>> Begin Entries

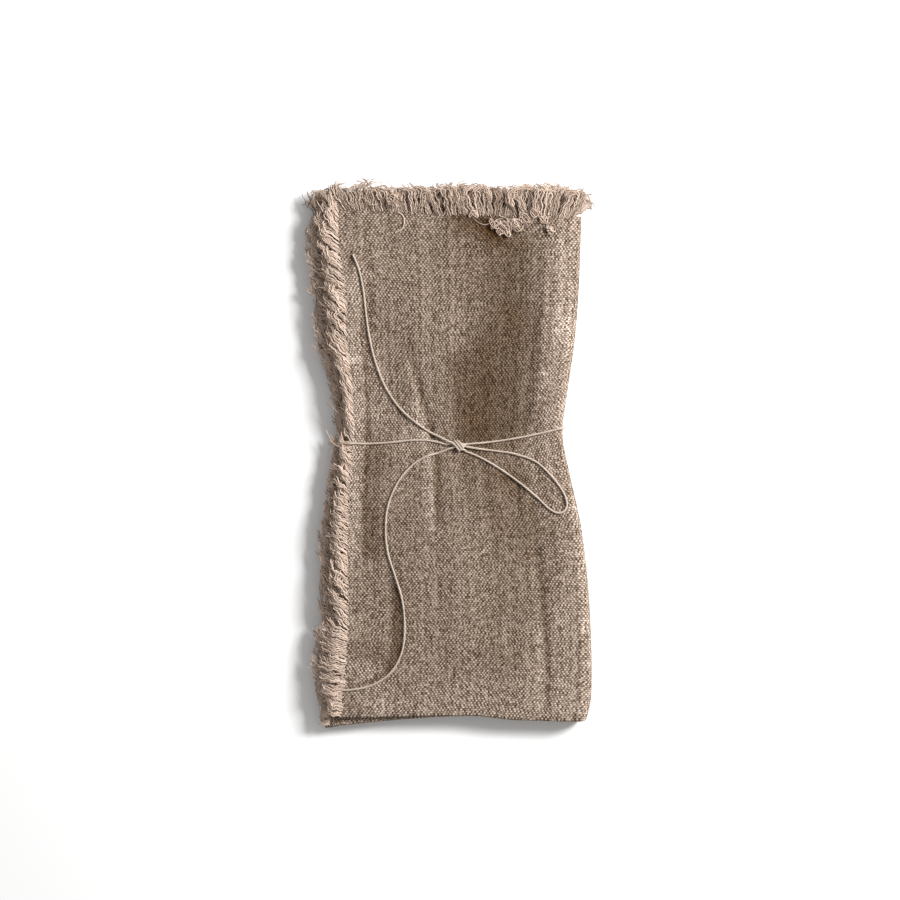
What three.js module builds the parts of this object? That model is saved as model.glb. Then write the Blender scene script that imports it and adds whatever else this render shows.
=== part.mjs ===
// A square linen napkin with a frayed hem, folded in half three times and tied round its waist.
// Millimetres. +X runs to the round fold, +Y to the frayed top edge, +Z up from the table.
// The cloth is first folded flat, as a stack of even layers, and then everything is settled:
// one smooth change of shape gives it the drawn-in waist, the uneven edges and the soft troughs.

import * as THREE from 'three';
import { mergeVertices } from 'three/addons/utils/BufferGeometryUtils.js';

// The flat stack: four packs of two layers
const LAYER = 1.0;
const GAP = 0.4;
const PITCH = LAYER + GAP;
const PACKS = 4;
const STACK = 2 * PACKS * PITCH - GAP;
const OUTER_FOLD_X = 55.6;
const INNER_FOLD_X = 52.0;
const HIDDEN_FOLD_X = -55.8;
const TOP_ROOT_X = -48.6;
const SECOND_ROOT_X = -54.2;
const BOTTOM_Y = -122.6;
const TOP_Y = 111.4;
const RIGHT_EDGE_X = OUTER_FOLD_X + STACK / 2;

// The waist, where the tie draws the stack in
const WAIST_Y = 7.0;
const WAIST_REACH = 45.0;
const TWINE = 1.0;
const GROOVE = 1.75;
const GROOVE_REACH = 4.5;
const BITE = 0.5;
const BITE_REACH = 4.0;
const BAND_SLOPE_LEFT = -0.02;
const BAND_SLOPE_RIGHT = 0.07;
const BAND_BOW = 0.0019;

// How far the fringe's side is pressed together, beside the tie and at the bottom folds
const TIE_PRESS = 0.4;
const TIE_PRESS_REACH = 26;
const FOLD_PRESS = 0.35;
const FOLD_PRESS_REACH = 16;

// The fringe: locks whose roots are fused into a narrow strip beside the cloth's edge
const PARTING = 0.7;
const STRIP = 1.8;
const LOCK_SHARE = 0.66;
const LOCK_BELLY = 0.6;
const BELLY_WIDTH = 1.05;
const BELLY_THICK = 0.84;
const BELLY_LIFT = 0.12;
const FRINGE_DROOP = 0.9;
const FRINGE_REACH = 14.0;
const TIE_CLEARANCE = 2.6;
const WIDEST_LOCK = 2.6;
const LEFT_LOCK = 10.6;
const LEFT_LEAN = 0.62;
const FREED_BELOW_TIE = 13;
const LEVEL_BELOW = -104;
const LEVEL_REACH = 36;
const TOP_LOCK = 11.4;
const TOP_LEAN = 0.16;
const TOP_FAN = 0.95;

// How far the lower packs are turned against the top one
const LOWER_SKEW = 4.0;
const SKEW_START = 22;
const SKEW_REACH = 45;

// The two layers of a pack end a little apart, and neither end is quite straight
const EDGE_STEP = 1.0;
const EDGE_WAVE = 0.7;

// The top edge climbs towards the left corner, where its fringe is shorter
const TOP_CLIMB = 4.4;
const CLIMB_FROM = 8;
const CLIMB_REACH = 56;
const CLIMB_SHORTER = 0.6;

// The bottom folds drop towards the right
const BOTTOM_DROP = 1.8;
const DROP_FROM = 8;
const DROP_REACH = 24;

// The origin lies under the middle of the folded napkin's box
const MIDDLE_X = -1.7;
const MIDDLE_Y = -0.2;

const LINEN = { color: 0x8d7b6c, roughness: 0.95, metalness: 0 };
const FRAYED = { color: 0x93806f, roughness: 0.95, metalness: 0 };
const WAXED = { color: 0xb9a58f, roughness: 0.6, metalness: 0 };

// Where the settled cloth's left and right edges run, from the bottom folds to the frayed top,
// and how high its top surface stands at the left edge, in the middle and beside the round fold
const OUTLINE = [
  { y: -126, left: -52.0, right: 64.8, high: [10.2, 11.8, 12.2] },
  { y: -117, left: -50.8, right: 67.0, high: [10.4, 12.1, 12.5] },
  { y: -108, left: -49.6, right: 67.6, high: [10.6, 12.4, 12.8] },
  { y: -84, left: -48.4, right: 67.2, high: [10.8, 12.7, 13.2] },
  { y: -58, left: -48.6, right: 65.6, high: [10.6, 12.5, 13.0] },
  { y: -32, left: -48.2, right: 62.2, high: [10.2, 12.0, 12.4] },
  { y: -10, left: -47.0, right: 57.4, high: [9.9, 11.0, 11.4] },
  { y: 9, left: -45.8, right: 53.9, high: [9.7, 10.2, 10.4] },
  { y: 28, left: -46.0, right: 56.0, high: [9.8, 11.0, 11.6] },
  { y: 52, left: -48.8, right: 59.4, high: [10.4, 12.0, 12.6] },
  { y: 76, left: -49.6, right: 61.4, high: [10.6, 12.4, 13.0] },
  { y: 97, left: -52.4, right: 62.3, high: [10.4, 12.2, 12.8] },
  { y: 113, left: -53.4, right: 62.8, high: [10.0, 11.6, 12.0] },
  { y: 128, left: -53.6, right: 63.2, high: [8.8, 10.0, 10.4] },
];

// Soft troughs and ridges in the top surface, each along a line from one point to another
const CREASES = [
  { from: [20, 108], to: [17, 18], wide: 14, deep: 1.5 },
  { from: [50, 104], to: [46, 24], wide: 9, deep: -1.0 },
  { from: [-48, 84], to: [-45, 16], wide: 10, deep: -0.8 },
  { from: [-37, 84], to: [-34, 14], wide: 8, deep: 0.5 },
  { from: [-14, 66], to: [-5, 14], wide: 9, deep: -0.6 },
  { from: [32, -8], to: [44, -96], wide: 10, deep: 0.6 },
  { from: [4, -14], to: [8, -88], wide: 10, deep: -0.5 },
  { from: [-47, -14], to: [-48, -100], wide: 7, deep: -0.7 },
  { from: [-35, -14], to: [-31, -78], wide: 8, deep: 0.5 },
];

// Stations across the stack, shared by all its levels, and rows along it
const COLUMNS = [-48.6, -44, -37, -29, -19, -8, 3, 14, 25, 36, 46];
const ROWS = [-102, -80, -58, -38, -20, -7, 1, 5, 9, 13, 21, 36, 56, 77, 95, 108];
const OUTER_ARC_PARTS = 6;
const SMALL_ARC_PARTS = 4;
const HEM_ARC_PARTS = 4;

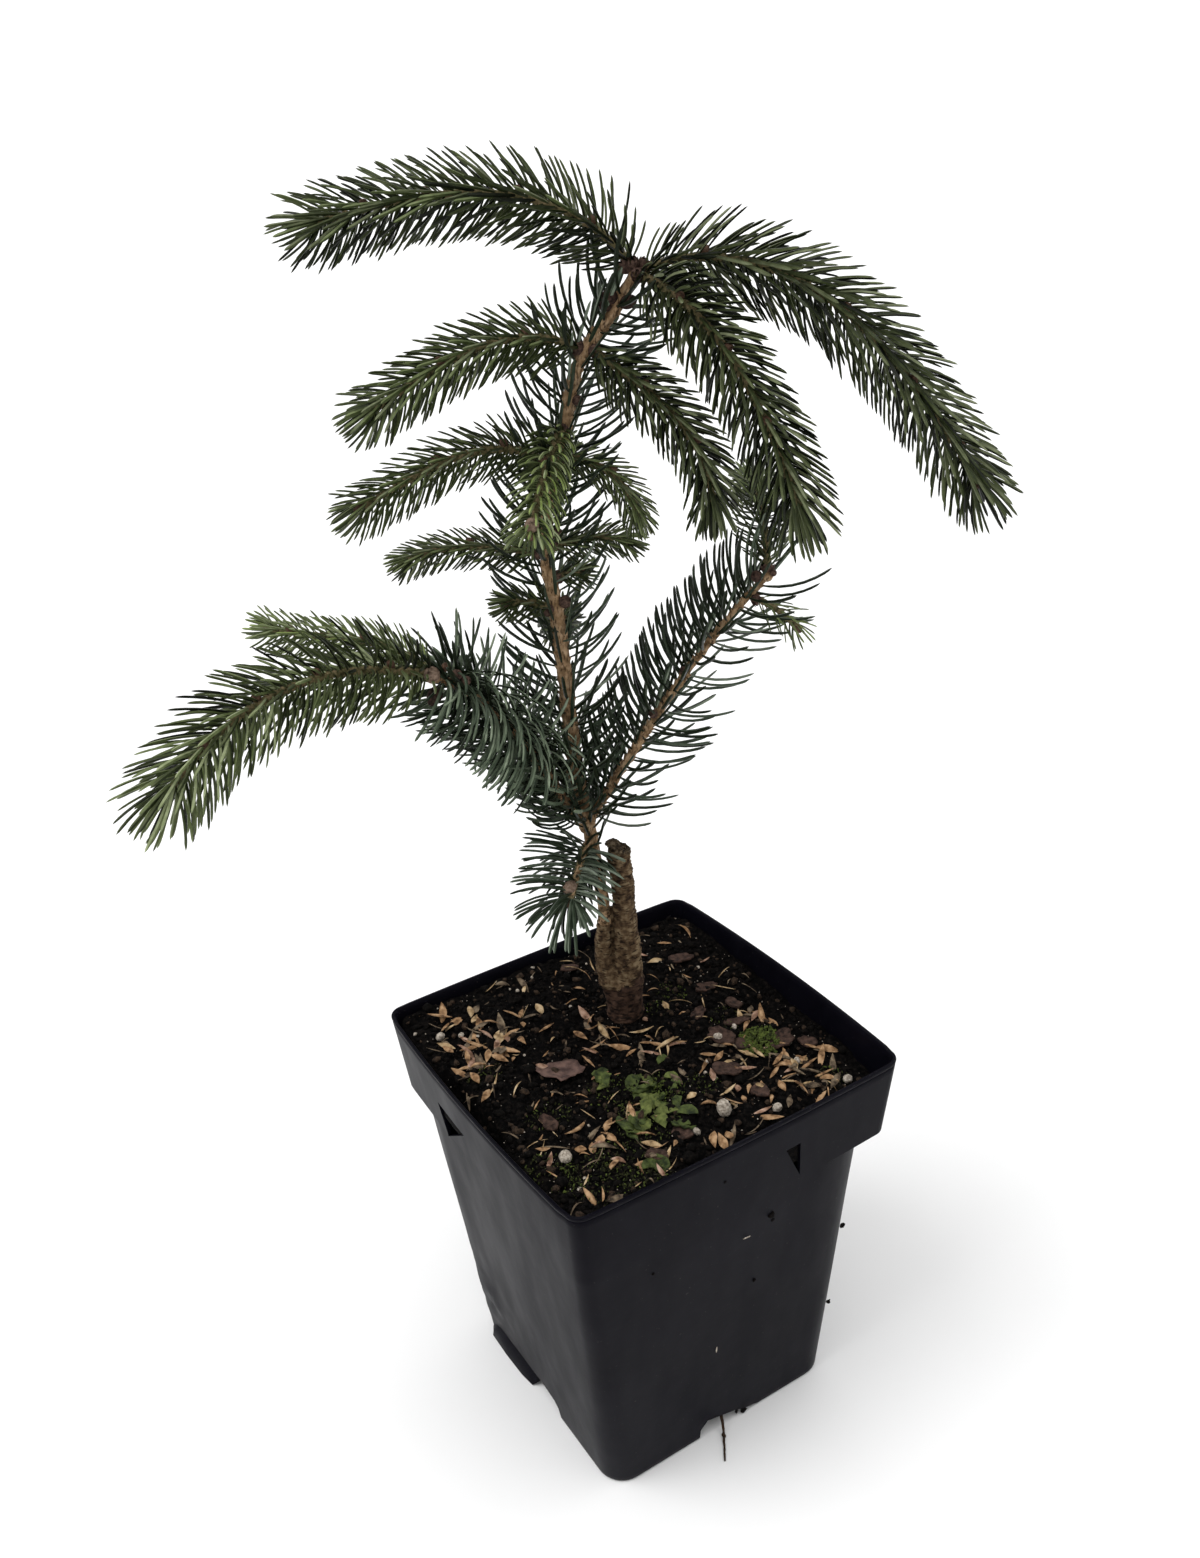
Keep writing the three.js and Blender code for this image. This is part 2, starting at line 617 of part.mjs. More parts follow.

>> End Entries

Recopy all the lines exactly as they appear.

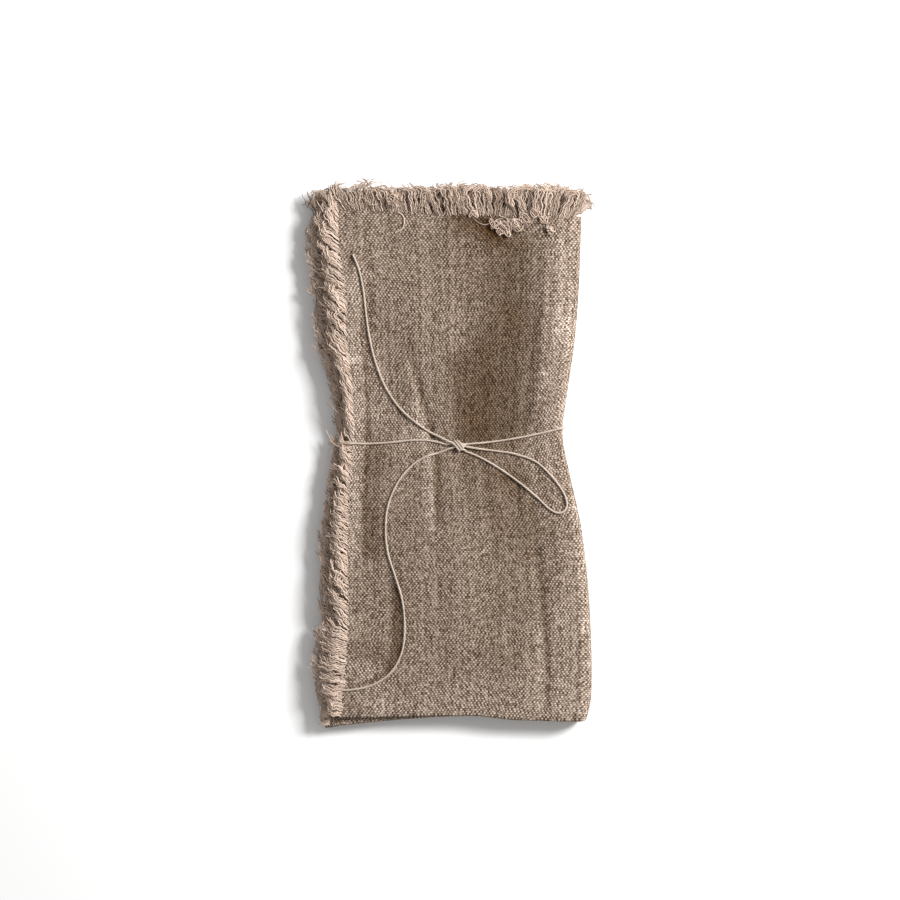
What three.js module builds the parts of this object? That model is saved as model.glb. Then write the Blender scene script that imports it and adds whatever else this render shows.
=== part.mjs ===
// A square linen napkin with a frayed hem, folded in half three times and tied round its waist.
// Millimetres. +X runs to the round fold, +Y to the frayed top edge, +Z up from the table.
// The cloth is first folded flat, as a stack of even layers, and then everything is settled:
// one smooth change of shape gives it the drawn-in waist, the uneven edges and the soft troughs.

import * as THREE from 'three';
import { mergeVertices } from 'three/addons/utils/BufferGeometryUtils.js';

// The flat stack: four packs of two layers
const LAYER = 1.0;
const GAP = 0.4;
const PITCH = LAYER + GAP;
const PACKS = 4;
const STACK = 2 * PACKS * PITCH - GAP;
const OUTER_FOLD_X = 55.6;
const INNER_FOLD_X = 52.0;
const HIDDEN_FOLD_X = -55.8;
const TOP_ROOT_X = -48.6;
const SECOND_ROOT_X = -54.2;
const BOTTOM_Y = -122.6;
const TOP_Y = 111.4;
const RIGHT_EDGE_X = OUTER_FOLD_X + STACK / 2;

// The waist, where the tie draws the stack in
const WAIST_Y = 7.0;
const WAIST_REACH = 45.0;
const TWINE = 1.0;
const GROOVE = 1.75;
const GROOVE_REACH = 4.5;
const BITE = 0.5;
const BITE_REACH = 4.0;
const BAND_SLOPE_LEFT = -0.02;
const BAND_SLOPE_RIGHT = 0.07;
const BAND_BOW = 0.0019;

// How far the fringe's side is pressed together, beside the tie and at the bottom folds
const TIE_PRESS = 0.4;
const TIE_PRESS_REACH = 26;
const FOLD_PRESS = 0.35;
const FOLD_PRESS_REACH = 16;

// The fringe: locks whose roots are fused into a narrow strip beside the cloth's edge
const PARTING = 0.7;
const STRIP = 1.8;
const LOCK_SHARE = 0.66;
const LOCK_BELLY = 0.6;
const BELLY_WIDTH = 1.05;
const BELLY_THICK = 0.84;
const BELLY_LIFT = 0.12;
const FRINGE_DROOP = 0.9;
const FRINGE_REACH = 14.0;
const TIE_CLEARANCE = 2.6;
const WIDEST_LOCK = 2.6;
const LEFT_LOCK = 10.6;
const LEFT_LEAN = 0.62;
const FREED_BELOW_TIE = 13;
const LEVEL_BELOW = -104;
const LEVEL_REACH = 36;
const TOP_LOCK = 11.4;
const TOP_LEAN = 0.16;
const TOP_FAN = 0.95;

// How far the lower packs are turned against the top one
const LOWER_SKEW = 4.0;
const SKEW_START = 22;
const SKEW_REACH = 45;

// The two layers of a pack end a little apart, and neither end is quite straight
const EDGE_STEP = 1.0;
const EDGE_WAVE = 0.7;

// The top edge climbs towards the left corner, where its fringe is shorter
const TOP_CLIMB = 4.4;
const CLIMB_FROM = 8;
const CLIMB_REACH = 56;
const CLIMB_SHORTER = 0.6;

// The bottom folds drop towards the right
const BOTTOM_DROP = 1.8;
const DROP_FROM = 8;
const DROP_REACH = 24;

// The origin lies under the middle of the folded napkin's box
const MIDDLE_X = -1.7;
const MIDDLE_Y = -0.2;

const LINEN = { color: 0x8d7b6c, roughness: 0.95, metalness: 0 };
const FRAYED = { color: 0x93806f, roughness: 0.95, metalness: 0 };
const WAXED = { color: 0xb9a58f, roughness: 0.6, metalness: 0 };

// Where the settled cloth's left and right edges run, from the bottom folds to the frayed top,
// and how high its top surface stands at the left edge, in the middle and beside the round fold
const OUTLINE = [
  { y: -126, left: -52.0, right: 64.8, high: [10.2, 11.8, 12.2] },
  { y: -117, left: -50.8, right: 67.0, high: [10.4, 12.1, 12.5] },
  { y: -108, left: -49.6, right: 67.6, high: [10.6, 12.4, 12.8] },
  { y: -84, left: -48.4, right: 67.2, high: [10.8, 12.7, 13.2] },
  { y: -58, left: -48.6, right: 65.6, high: [10.6, 12.5, 13.0] },
  { y: -32, left: -48.2, right: 62.2, high: [10.2, 12.0, 12.4] },
  { y: -10, left: -47.0, right: 57.4, high: [9.9, 11.0, 11.4] },
  { y: 9, left: -45.8, right: 53.9, high: [9.7, 10.2, 10.4] },
  { y: 28, left: -46.0, right: 56.0, high: [9.8, 11.0, 11.6] },
  { y: 52, left: -48.8, right: 59.4, high: [10.4, 12.0, 12.6] },
  { y: 76, left: -49.6, right: 61.4, high: [10.6, 12.4, 13.0] },
  { y: 97, left: -52.4, right: 62.3, high: [10.4, 12.2, 12.8] },
  { y: 113, left: -53.4, right: 62.8, high: [10.0, 11.6, 12.0] },
  { y: 128, left: -53.6, right: 63.2, high: [8.8, 10.0, 10.4] },
];

// Soft troughs and ridges in the top surface, each along a line from one point to another
const CREASES = [
  { from: [20, 108], to: [17, 18], wide: 14, deep: 1.5 },
  { from: [50, 104], to: [46, 24], wide: 9, deep: -1.0 },
  { from: [-48, 84], to: [-45, 16], wide: 10, deep: -0.8 },
  { from: [-37, 84], to: [-34, 14], wide: 8, deep: 0.5 },
  { from: [-14, 66], to: [-5, 14], wide: 9, deep: -0.6 },
  { from: [32, -8], to: [44, -96], wide: 10, deep: 0.6 },
  { from: [4, -14], to: [8, -88], wide: 10, deep: -0.5 },
  { from: [-47, -14], to: [-48, -100], wide: 7, deep: -0.7 },
  { from: [-35, -14], to: [-31, -78], wide: 8, deep: 0.5 },
];

// Stations across the stack, shared by all its levels, and rows along it
const COLUMNS = [-48.6, -44, -37, -29, -19, -8, 3, 14, 25, 36, 46];
const ROWS = [-102, -80, -58, -38, -20, -7, 1, 5, 9, 13, 21, 36, 56, 77, 95, 108];
const OUTER_ARC_PARTS = 6;
const SMALL_ARC_PARTS = 4;
const HEM_ARC_PARTS = 4;

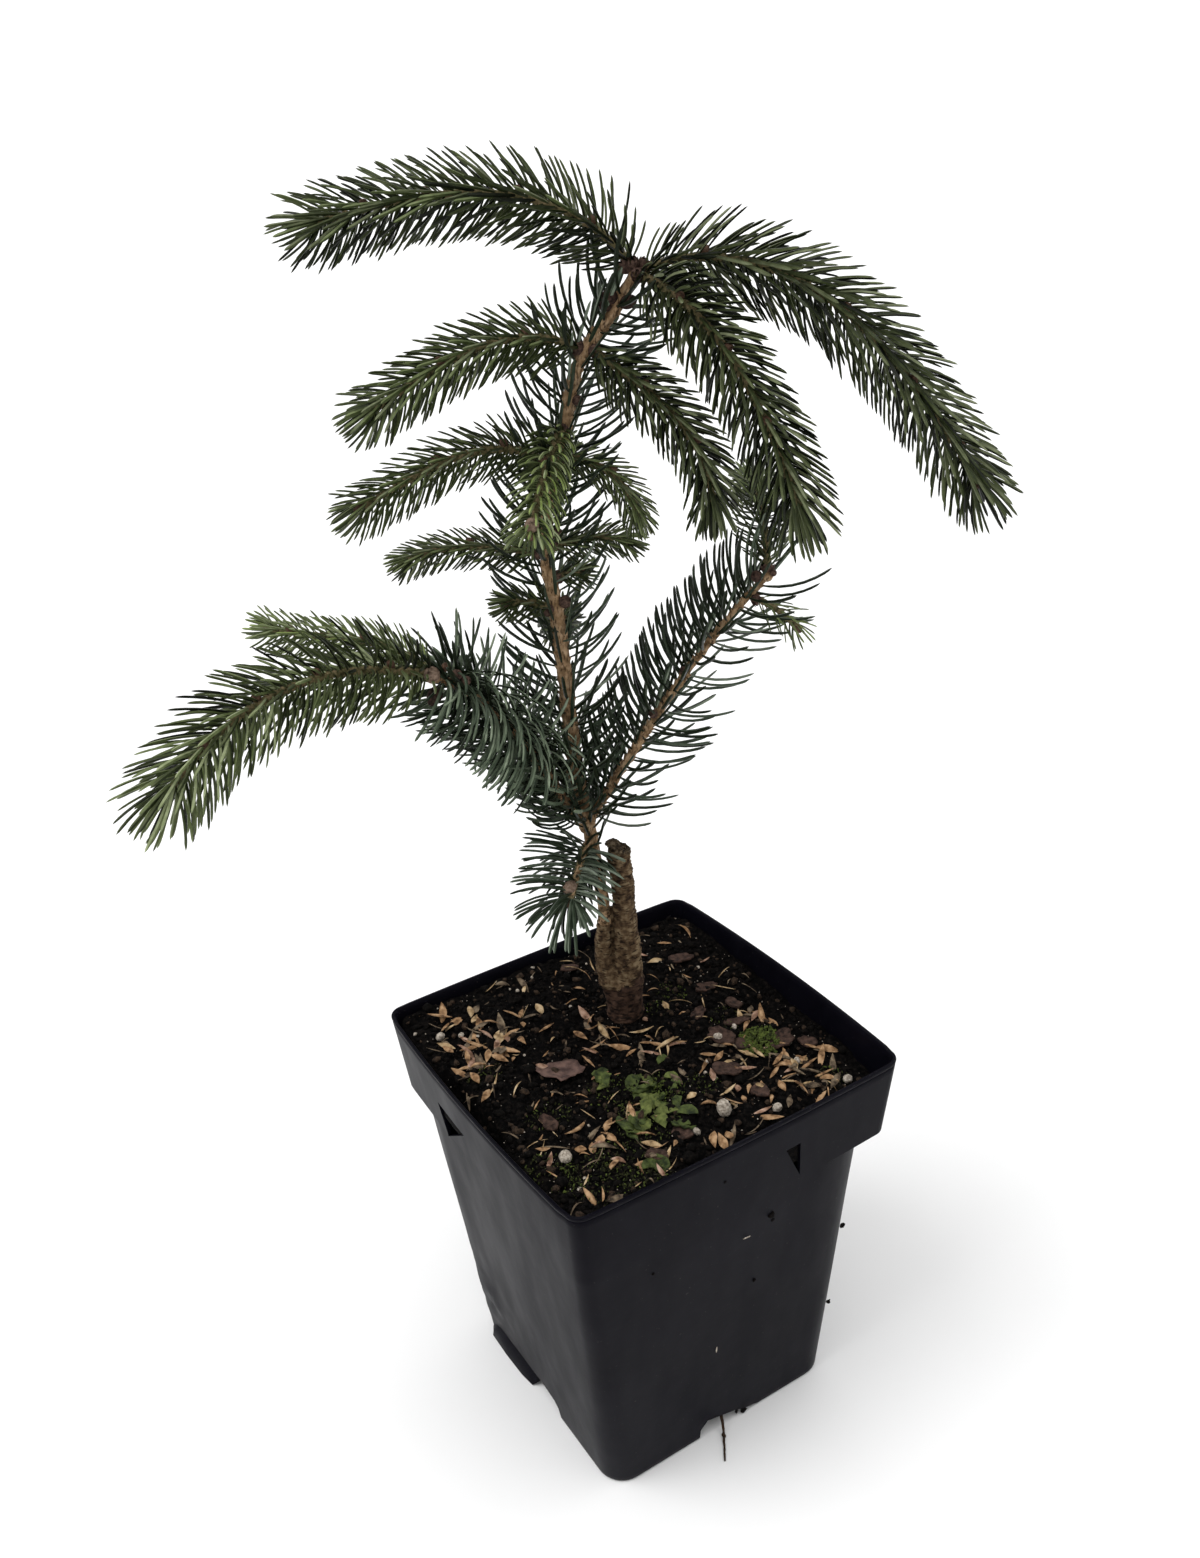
Keep writing the three.js and Blender code for this image. This is part 2, starting at line 617 of part.mjs. More parts follow.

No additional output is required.